Before their arrest in Bangkok in July 1990, neither girl was known to police as a drug-dealer or a drug-user. In April 1990, the two girls met and quickly became ”the best of friends”, although Smith would later allege she became friends with Cahill because she was homeless and depressed. Cahill and Smith’s parents did not meet each other until after the girls’ arrest. Both with a fondness with for nightclubbing, Cahill and Smith would go clubbing most weekends and frequented Birmingham’s trendy Dome nightclub, a popular nightclub in the city during the early 1990s. The relationship dynamic between the two was noted of being of interest by Smith’s lawyer in a dossier on the case; Smith was described as a “slow learner” while Cahill was perceived as the more “dominant partner in their relationship, owing to being “much more” intelligent, although the evidence for this lay with the fact Cahill had “several GCSEs” and “paid the bills”. The friendship was soon descend into engagement with petty crime; in June 1990 the pair faced a charge of stealing three dictaphones. Both Smith and Cahill failed to appear in court, and an arrest warrant had been issued.

==Arrest==
Patricia Cahill (17yrs old) and her friend Karyn Smith (19yrs old) went to Thailand for a holiday, after a British man offered to pay their way. Her parents were not aware that she had left the country, and believed her to be in Scotland. At Bangkok International Airport their baggage was searched, and the drugs discovered. The quantity of heroin seized was, at the time, the largest in any haul ever. Throughout their trial, they maintained that the drugs had been planted on them, and that they had no knowledge that they were carrying anything illicit. However, in a later interview from prison, Smith confessed that she knew she was carrying something but she had no idea what exactly it was. "It could have been gold or ammunition.
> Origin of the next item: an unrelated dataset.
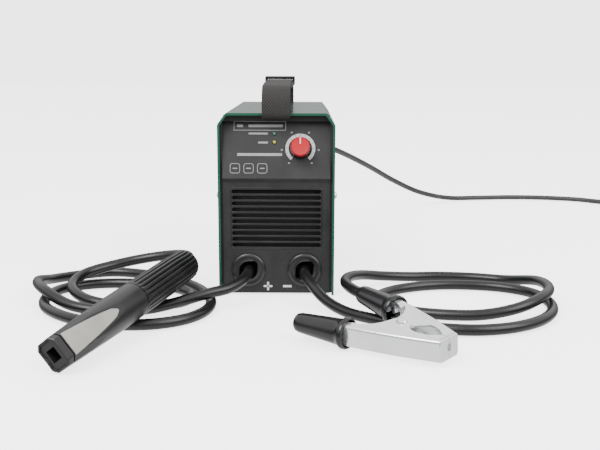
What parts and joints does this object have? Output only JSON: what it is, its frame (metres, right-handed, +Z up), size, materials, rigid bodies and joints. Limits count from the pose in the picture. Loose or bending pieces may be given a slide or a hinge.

I did not know anything about drugs at that time.".

==Subsequent release==
Despite accepting the verdict and sentence of the Thai courts, the government of Britain went to unusual measures to secure the release of Patricia Cahill, who, at the time of her offence was a minor.

The British embassy in Bangkok submitted a petition for a pardon from the King of Thailand to the Thai Ministry of Foreign Affairs. The embassy supported the petition on the grounds of Miss Cahill's at the time the offence was committed.

==Film==
The movie Brokedown Palace is claimed to be loosely based on the exploits of Patricia Cahill and Karyn Smith.